Many drivers have experienced that sense of danger when following a truck with a load that is seemingly less than totally secure. Recent studies have attributed about 25,000 crashes per year to road debris. These crashes can be serious and result in over 80 fatalities per year.
Many drivers wonder if they can sue another driver for damages relating to a crash caused by an unsecured load. This happens all the time with commercial truck incidents, but the law can be applied to all types of vehicles. A West Virginia woman, Nichole Boggs, crashed into a concrete median after swerving to avoid a mat and bucket that flew off of the truck in front of her. The Ford F-150 was being driven commercially in the service of the City of Nitro.
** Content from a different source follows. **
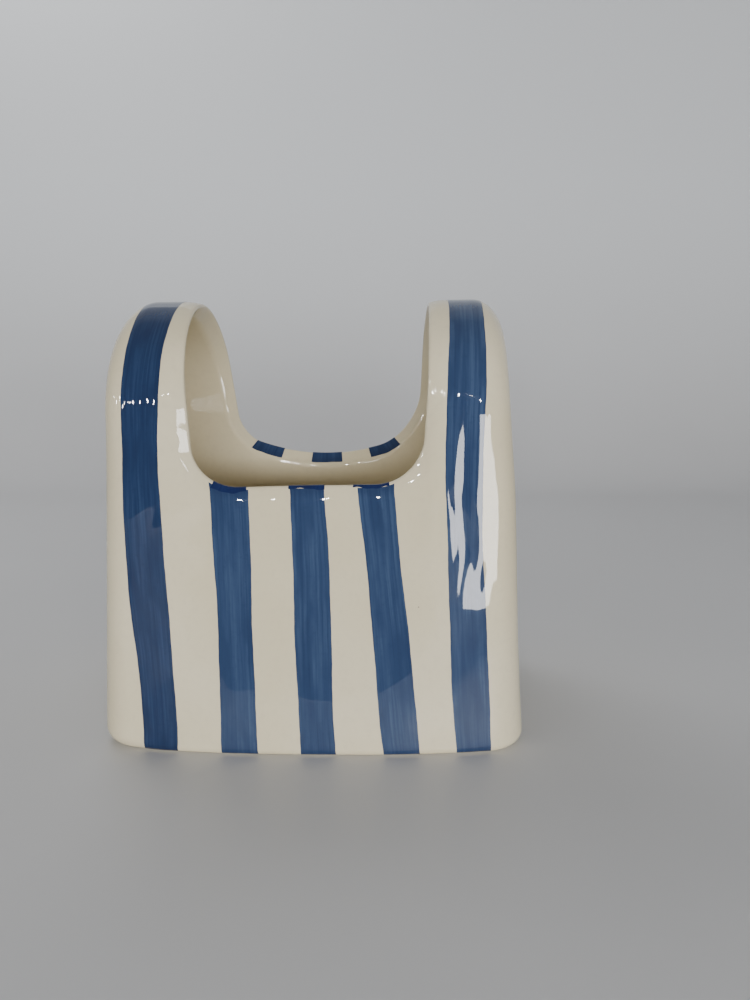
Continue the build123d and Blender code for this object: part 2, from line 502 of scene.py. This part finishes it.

Boggs sued the driver and City of Nitro, claiming that the truck’s load was unsecured and that this negligence caused her accident. The case never went to court, and both parties settled out of court for an undisclosed amount. Both the driver and the company are liable for compensatory and punitive damages in such a case. This incident was reported by The Legal Examiner
All states are realizing the danger of unsecured loads that end up causing crashes or leaving behind hazardous road debris. Even usually innocent items like plastic car parts, branches and firewood become deadly on a congested roadway. Additional education is recommended to train drivers, especially commercial drivers, in how to properly secure their load. There are hefty fines for not keeping a secured load. They vary by jurisdiction but can range anywhere from $10 to $5000 and may even include prison time for serious or repeat offenses.